The factory has seen more effective output and a significant drop in defect rates.
According to statistics, small improved projects raised during EIT meetings in July 2018 were five in total. But by December 2018 these had increased six-fold to 33.
Likewise, problems related to health and safety decreased with the implementation of Module 5 of the training: "Safety and health as a platform for better productivity," which led to positive results in many aspects.
Jason recognizes that a safety-focused and caring culture not only benefits workers, but also the enterprise. It leads to a reduction in accident rates and consequently compensation costs. It also leads to better quality, reputation gains and greater staff commitment.

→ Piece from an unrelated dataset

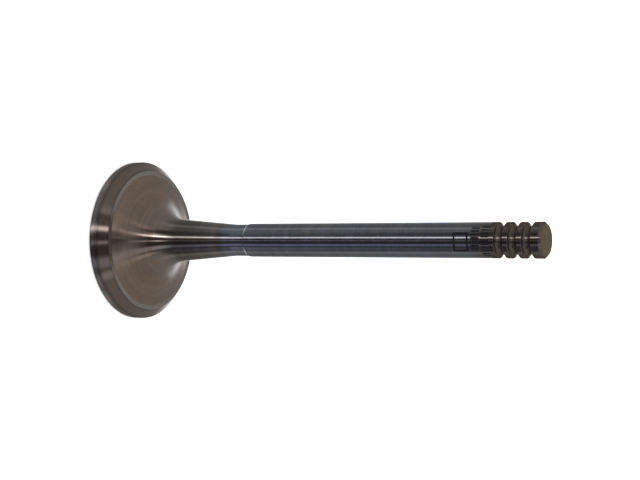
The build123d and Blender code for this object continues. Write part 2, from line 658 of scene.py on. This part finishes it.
def facing_of(nodes):
    """Bearing and lean of the surface that mirrors a ray's direction to the camera."""
    ray = nodes.add("ShaderNodeTexCoord").outputs["Generated"]
    facing = nodes.vector("ADD", ray, (0.0, -math.cos(VIEW_RISE), math.sin(VIEW_RISE)))
    x, y, z = nodes.split(facing)
    bearing = nodes.math("DEGREES", nodes.math("ARCTAN2", x, nodes.math("MULTIPLY", y, -1.0)))
    level = nodes.add("ShaderNodeVectorMath", {"operation": "LENGTH"}, Vector=nodes.join(x, y, 0.0))
    lean = nodes.math("DEGREES", nodes.math("ARCTAN2", level.outputs["Value"], z))
    return bearing, lean


def room(nodes, bearing, lean):
    """Light of the walls, and of the dim front that lies between their two edges."""
    walls = nodes.steps(
        lean, (50, 0.3), (66, 0.27), (78, 0.195), (85, 0.16), (93, 0.16), (104, 0.8), (118, 0.4)
    )
    front = nodes.steps(lean, (4, 0.5), (14, 0.3), (27, 0.3), (52, 0.04), (80, 0.034))
    warm_grey = (1.1, 0.98, 1.0)
    blue_grey = (1.05, 1.0, 1.25)
    front_tint = nodes.shades(
        lean, (30, (0.95, 1.0, 1.13)), (50, warm_grey), (83, warm_grey), (87, blue_grey)
    )
    left_edge = nodes.steps(lean, (50, -20.8), (68, -26.0), (80, -27.0), (83, -26.5), (86, -21.8))
    right_edge = nodes.steps(
        lean, (55, 26.0), (64, 30.0), (74, 38.0), (82, 44.5), (84, 43.5), (87, 38.0)
    )
    left_softness = 4.0
    right_softness = 5.0
    past_left = nodes.math("SUBTRACT", bearing, left_edge)
    past_right = nodes.math("SUBTRACT", bearing, right_edge)
    left = nodes.ramp(past_left, left_softness, -left_softness)
    right = nodes.ramp(past_right, -right_softness, right_softness)
    front = nodes.add("ShaderNodeVectorMath", {"operation": "SCALE"}, Vector=front_tint, Scale=front)
    on_walls = nodes.math("ADD", left, right)
    return nodes.mix("RGBA", on_walls, front.outputs[0], nodes.join(walls, walls, walls))


def with_cards(nodes, bearing, lean, shine):
    """The light with that of every card added."""
    for middle, half_width, softness, tint, stops in CARDS:
        away = nodes.math("ABSOLUTE", nodes.math("SUBTRACT", bearing, middle))
        card = nodes.ramp(away, half_width, half_width + softness, 1.0, 0.0)
        strength = nodes.math("MULTIPLY", card, nodes.steps(lean, *stops))
        shine = nodes.vector("MULTIPLY_ADD", strength, tint, shine)
    return shine


def with_backdrop(nodes, bearing, lean, shine):
    """The light with the bright backdrop behind the valve laid over it."""
    edge = nodes.steps(lean, (4, 166.0), (30, 127.0), (45, 112.5), (60, 102.0), (80, 88.0), (86, 100.0))
    middle = nodes.ramp(lean, 62.0, 80.0, 0.0, 3.0)
    softness = 13.0
    from_middle = nodes.math("ABSOLUTE", nodes.math("SUBTRACT", bearing, middle))
    past_edge = nodes.math("SUBTRACT", from_middle, edge)
    off_the_flat = nodes.ramp(lean, 1.0, 9.0)
    behind = nodes.math("MULTIPLY", nodes.ramp(past_edge, -softness, softness), off_the_flat)
    backdrop = nodes.shades(
        lean, (36, (1.6, 1.84, 2.05)), (45, (1.05, 1.14, 1.2)), (54, (1.72, 1.82, 1.88))
    )
    return nodes.mix("RGBA", behind, shine, backdrop)


def studio_world():
    """Even white light for the floor, and for the metal the studio tuned to the photograph."""
    world = bpy.data.worlds.new("studio")
    world.use_nodes = True
    world.cycles.sampling_method = "NONE"
    bpy.context.scene.world = world
    nodes = Nodes(world.node_tree)
    bearing, lean = facing_of(nodes)
    shine = room(nodes, bearing, lean)
    shine = with_cards(nodes, bearing, lean, shine)
    shine = with_backdrop(nodes, bearing, lean, shine)
    mirrored = nodes.add("ShaderNodeLightPath").outputs["Is Glossy Ray"]
    light = nodes.mix("RGBA", mirrored, EVEN_LIGHT, shine)
    nodes.put(nodes.nodes["Background"].inputs["Color"], light)


def overhead_light():
    """Large soft box above the valve. It lights the floor and stays out of the reflections."""
    light = bpy.data.lights.new("overhead", "AREA")
    light.shape = "DISK"
    light.size = 1.2
    light.energy = 2.0
    lamp = bpy.data.objects.new("overhead", light)
    lamp.location = (0.0, 0.2, 1.4)
    lamp.visible_glossy = False
    bpy.context.scene.collection.objects.link(lamp)


def camera():
    """Camera at the photograph's viewing angle."""
    data = bpy.data.cameras.new("camera")
    data.lens = FOCAL_LENGTH
    data.sensor_width = SENSOR_WIDTH
    eye = bpy.data.objects.new("camera", data)
    pitch = math.radians(CAMERA_PITCH)
    right = Vector((0, math.sin(pitch), math.cos(pitch)))
    up = Vector((-1, 0, 0))
    back = right.cross(up)
    turn = Matrix((right, up, back)).transposed().to_4x4()
    place = Vector((CAMERA_SIDE, -CAMERA_BACK, CAMERA_HEIGHT))
    eye.matrix_world = Matrix.Translation(place * MM) @ turn
    bpy.context.scene.collection.objects.link(eye)
    bpy.context.scene.camera = eye


valve = lathe("turned_valve", divided(outline()), finish_of)
for make in FINISHES.values():
    valve.data.materials.append(make())
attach(valve, "root")
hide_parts("engine_valve")

floor()
studio_world()
overhead_light()
camera()
bpy.context.scene.view_settings.view_transform = "Standard"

SCORE and the Chinese government:
Introduced to China in 2008, the ILO and Chinese government have jointly promoted the SCORE project. Jia Hongwei, China’s first expert trainer of SCORE, explains that the programme has won support at the national level of government. This includes the State Administration of Work Safety, the China Enterprise Confederation and the local enterprise federation.
During Phase II of implementation, SCORE China has established long-term relationships with the State Agency for Worker Safety (SAWS) and the Confederation of Chinese Enterprises (CEC) and is continually generating good results. “The reason why the Safety Supervision Bureau attaches great importance to the SCORE programme is that we provide the golden key to safety management. That is, SCORE truly enables employees to participate, to identify problems themselves, and to improve themselves,” says Jia.

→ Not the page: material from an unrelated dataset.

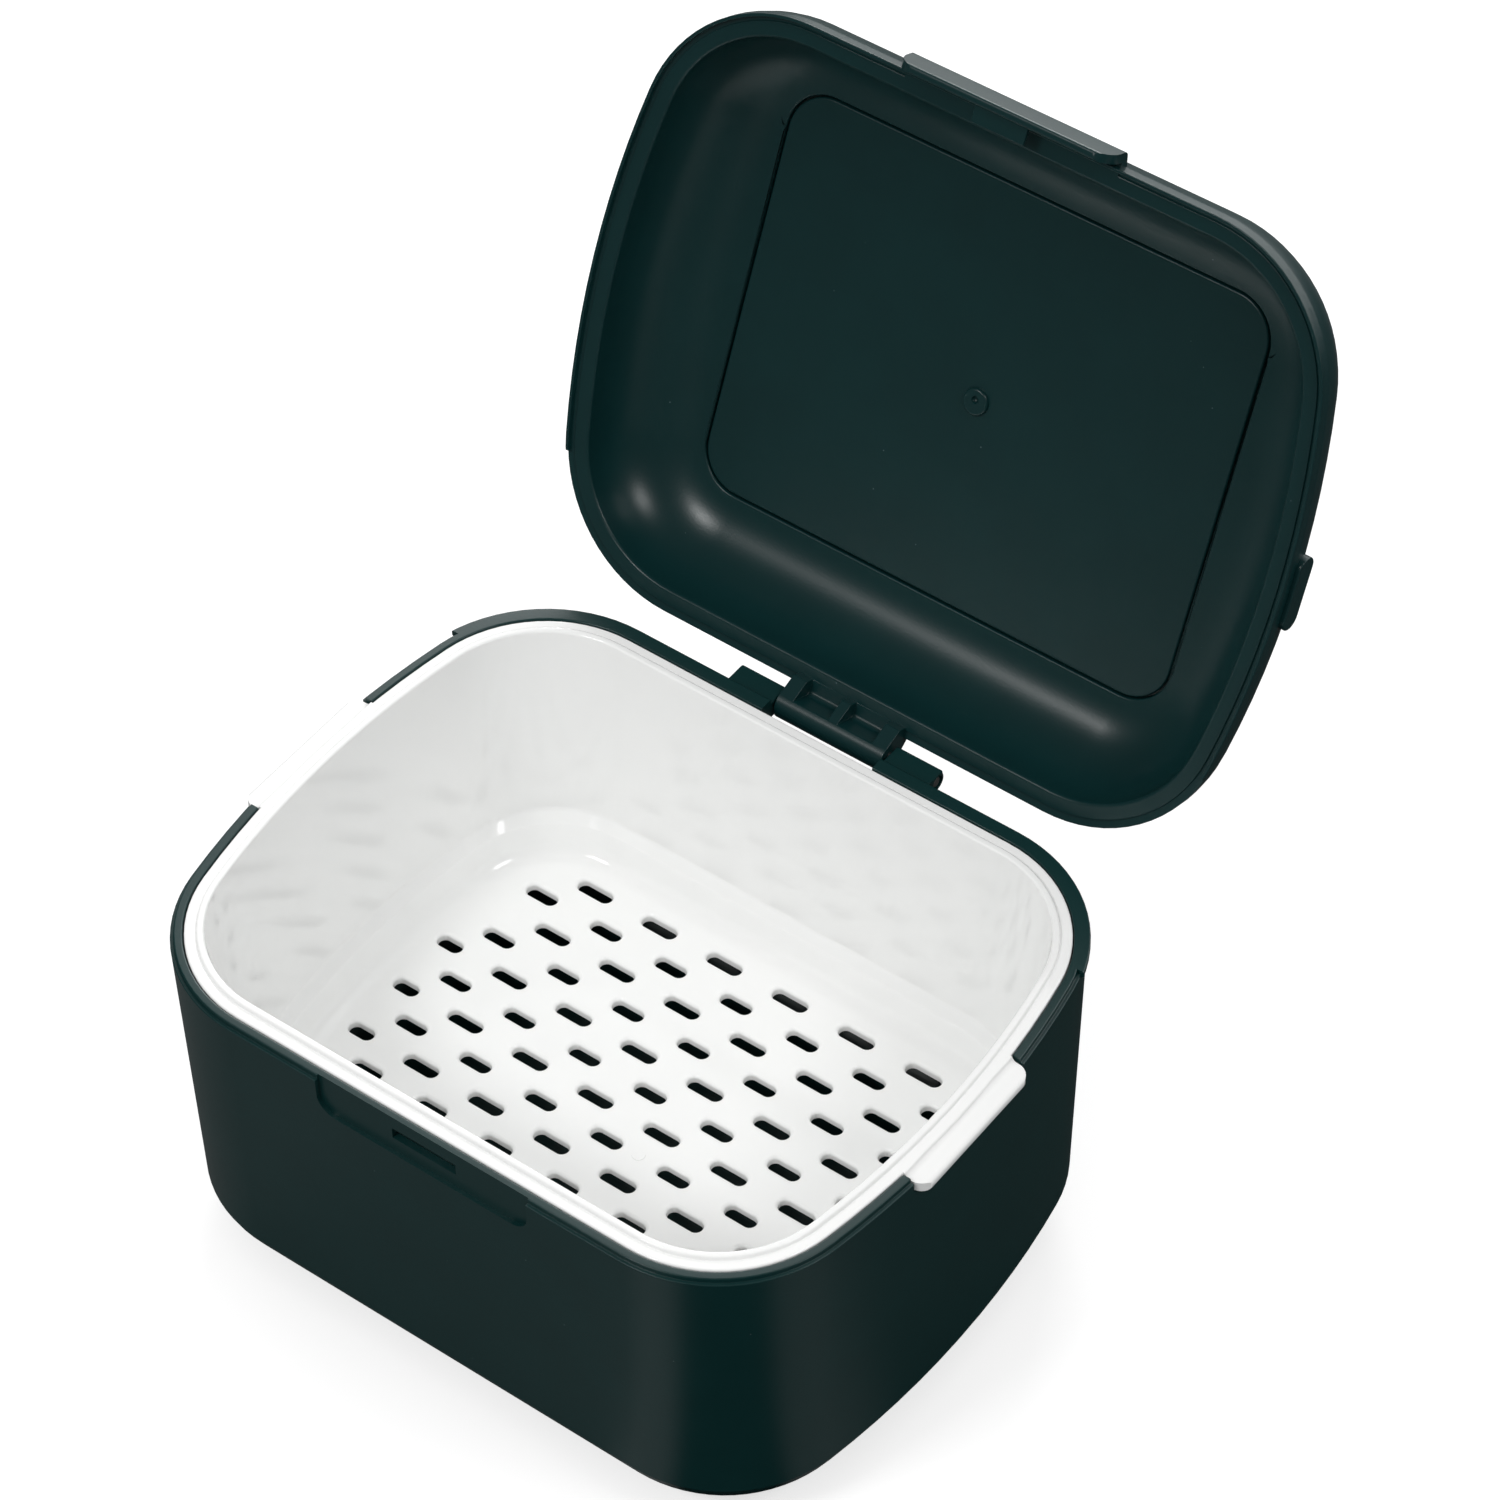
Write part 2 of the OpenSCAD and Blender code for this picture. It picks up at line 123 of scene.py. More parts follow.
def extrude(step):
    bpy.ops.mesh.extrude_region_move(TRANSFORM_OT_translate={"value": Vector(step) * MM})


def draw_line(points):
    for a, b in zip(points, points[1:]):
        extrude(Vector(b) - Vector(a))


def spin(angle, x, y, steps):
    """Turns the selected end of a sweep clockwise round an upright axis."""
    bpy.ops.mesh.spin(
        steps=steps, angle=math.radians(angle), center=(x * MM, y * MM, 0), axis=(0, 0, 1)
    )


def close_mesh(piece):
    """Merges doubles, closes what is open and turns all faces outwards."""
    bpy.ops.mesh.select_all(action="SELECT")
    bpy.ops.mesh.remove_doubles(threshold=MERGE)
    bpy.ops.mesh.fill_holes(sides=0)
    bpy.ops.mesh.select_all(action="SELECT")
    bpy.ops.mesh.normals_make_consistent(inside=False)
    bpy.ops.object.mode_set(mode="OBJECT")
    return piece


def modify(piece, kind, **settings):
    """Adds a modifier of a kind with its settings and applies it."""
    only(piece)
    modifier = piece.modifiers.new(kind, kind)
    for name, value in settings.items():
        setattr(modifier, name, value)
    bpy.ops.object.modifier_apply(modifier=modifier.name)
    return piece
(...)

Encouraging micro level efficiency
The objective of the SCORE safety module is to increase efficiency at the micro level by keeping the workplace neat, orderly and accessible.
It’s been proved that being neat and organised improves work performance.
Specifically, in Netbridge, defect rates in crucial production processes decreased from 10% in July 2018 to 3.2% in December. Defect rates in a component of the finished product also reduced from 2.5% to 1%.
Positive changes are everywhere. Information boards are in place and are being read. There’s also a first-aid kit, an evacuation map route and signposting throughout the factory – this includes warning signs of dangerous chemicals.
Netbridge also tidied up and reorganized its warehouse, which was considered to be too disorderly. The warehouse now has a fire safety pathway and all products and raw materials are clearly labelled.
These visually dramatic results have become a signal, encouraging workers to suggest initiatives that boost productivity.
Case study: replacing wood with plastic
Su Shehui, a warehouse manager who has worked for the factory since 2002, suggested replacing the wooden factory stock boards to plastic pallets. This allows all products stored in the warehouse to be lifted and transferred directly to shipping trucks, saving workers time and effort when downloading and uploading products. It also minimises the chances of back injuries. Su appreciates that SCORE has become a platform for workers to speak their mind and bring forward ideas. “While I had the idea a few years ago, there was no opportunity before to make my voice heard,” he says.
Harmonious working environment
Jia Hongwei confirms that SCORE’s aim is to break any mental barriers that exist between management and workers.
He says: “Let the boss directly hear what workers are thinking, and also let workers know what the boss has in mind.
“In the end, SCORE’s final goal is to create a harmonious working environment.
“The factory owner, managers and employees are all equally key to the success of each other. That means everyone must engage and communicate actively.”